**Source data**

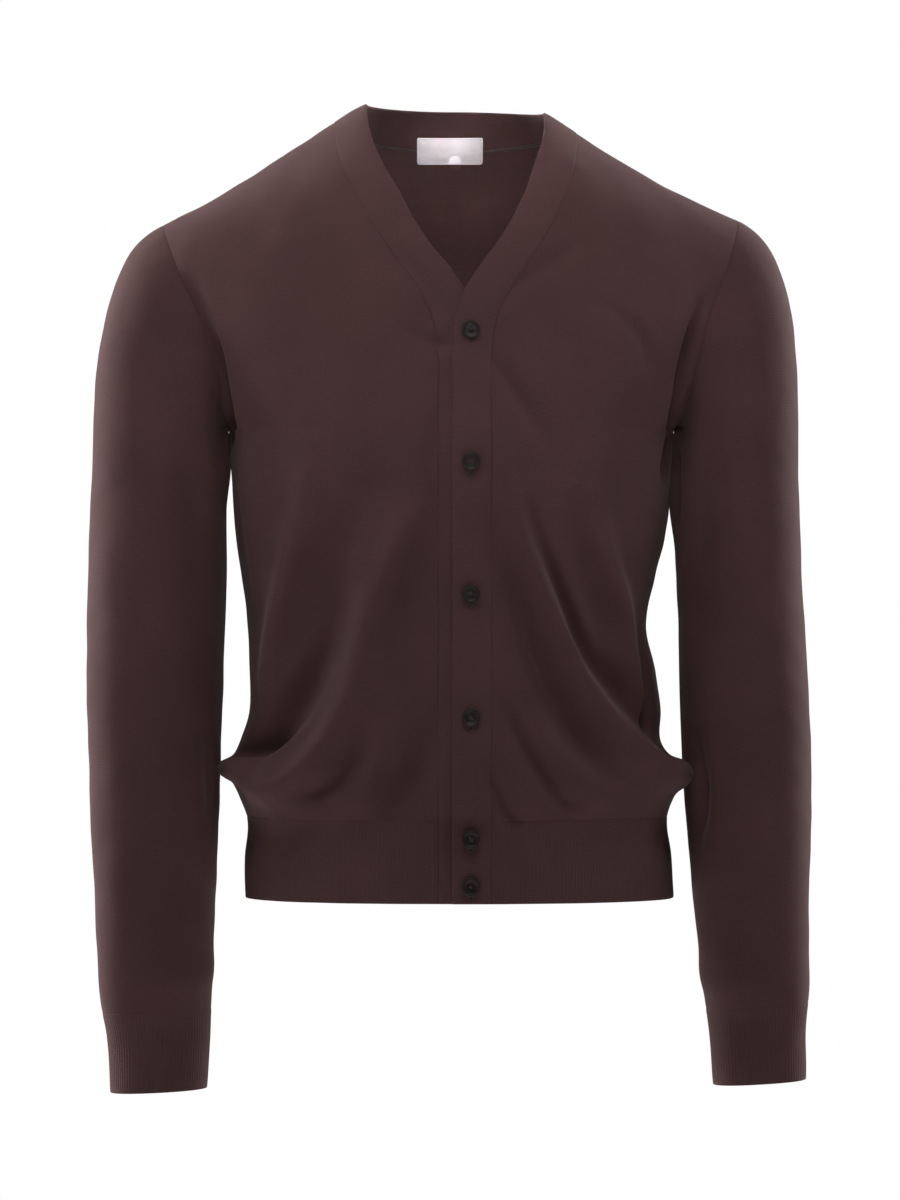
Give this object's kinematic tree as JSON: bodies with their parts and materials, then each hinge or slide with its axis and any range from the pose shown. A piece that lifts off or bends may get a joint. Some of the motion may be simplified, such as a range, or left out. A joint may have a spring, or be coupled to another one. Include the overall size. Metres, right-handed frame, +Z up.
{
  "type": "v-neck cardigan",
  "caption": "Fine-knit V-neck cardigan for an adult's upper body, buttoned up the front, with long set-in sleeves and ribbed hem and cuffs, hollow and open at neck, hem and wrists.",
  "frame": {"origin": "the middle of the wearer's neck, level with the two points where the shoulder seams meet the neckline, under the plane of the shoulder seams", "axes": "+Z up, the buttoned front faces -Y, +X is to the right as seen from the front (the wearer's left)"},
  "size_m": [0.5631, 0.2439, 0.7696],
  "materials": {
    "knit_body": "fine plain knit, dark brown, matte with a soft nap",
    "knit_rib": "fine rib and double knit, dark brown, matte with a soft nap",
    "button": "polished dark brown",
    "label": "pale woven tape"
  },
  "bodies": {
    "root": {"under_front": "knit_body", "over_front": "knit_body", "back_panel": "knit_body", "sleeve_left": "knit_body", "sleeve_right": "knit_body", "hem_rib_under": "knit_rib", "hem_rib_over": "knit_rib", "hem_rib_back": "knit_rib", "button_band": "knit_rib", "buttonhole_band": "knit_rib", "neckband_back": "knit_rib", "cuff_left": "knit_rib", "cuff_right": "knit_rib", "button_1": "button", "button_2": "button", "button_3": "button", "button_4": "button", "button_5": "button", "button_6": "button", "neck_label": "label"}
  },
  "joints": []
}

**Exercise objective**
Write out the material from the first line to the last, exactly.

**Solved exercise**
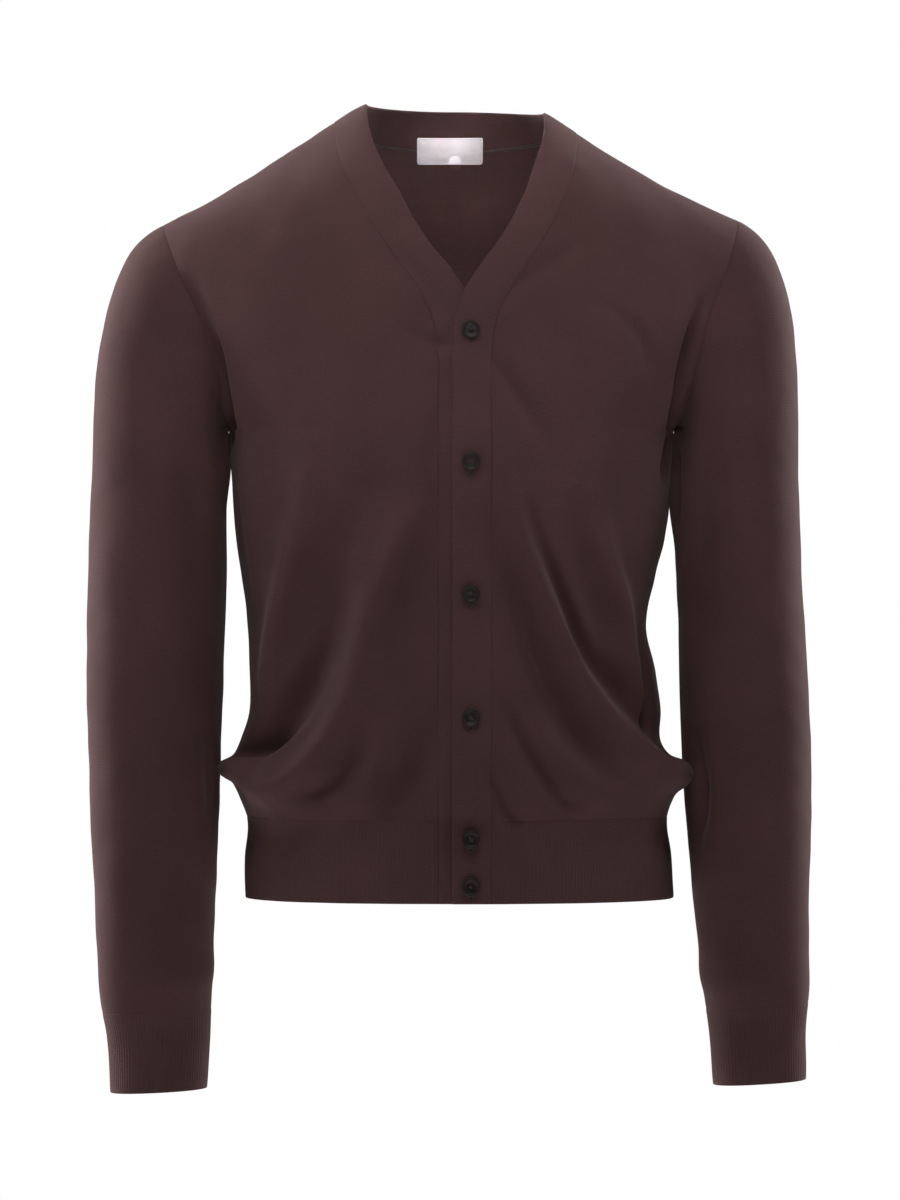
Give this object's kinematic tree as JSON: bodies with their parts and materials, then each hinge or slide with its axis and any range from the pose shown. A piece that lifts off or bends may get a joint. Some of the motion may be simplified, such as a range, or left out. A joint may have a spring, or be coupled to another one. Include the overall size. Metres, right-handed frame, +Z up.
{
  "type": "v-neck cardigan",
  "caption": "Fine-knit V-neck cardigan for an adult's upper body, buttoned up the front, with long set-in sleeves and ribbed hem and cuffs, hollow and open at neck, hem and wrists.",
  "frame": {"origin": "the middle of the wearer's neck, level with the two points where the shoulder seams meet the neckline, under the plane of the shoulder seams", "axes": "+Z up, the buttoned front faces -Y, +X is to the right as seen from the front (the wearer's left)"},
  "size_m": [0.5631, 0.2439, 0.7696],
  "materials": {
    "knit_body": "fine plain knit, dark brown, matte with a soft nap",
    "knit_rib": "fine rib and double knit, dark brown, matte with a soft nap",
    "button": "polished dark brown",
    "label": "pale woven tape"
  },
  "bodies": {
    "root": {"under_front": "knit_body", "over_front": "knit_body", "back_panel": "knit_body", "sleeve_left": "knit_body", "sleeve_right": "knit_body", "hem_rib_under": "knit_rib", "hem_rib_over": "knit_rib", "hem_rib_back": "knit_rib", "button_band": "knit_rib", "buttonhole_band": "knit_rib", "neckband_back": "knit_rib", "cuff_left": "knit_rib", "cuff_right": "knit_rib", "button_1": "button", "button_2": "button", "button_3": "button", "button_4": "button", "button_5": "button", "button_6": "button", "neck_label": "label"}
  },
  "joints": []
}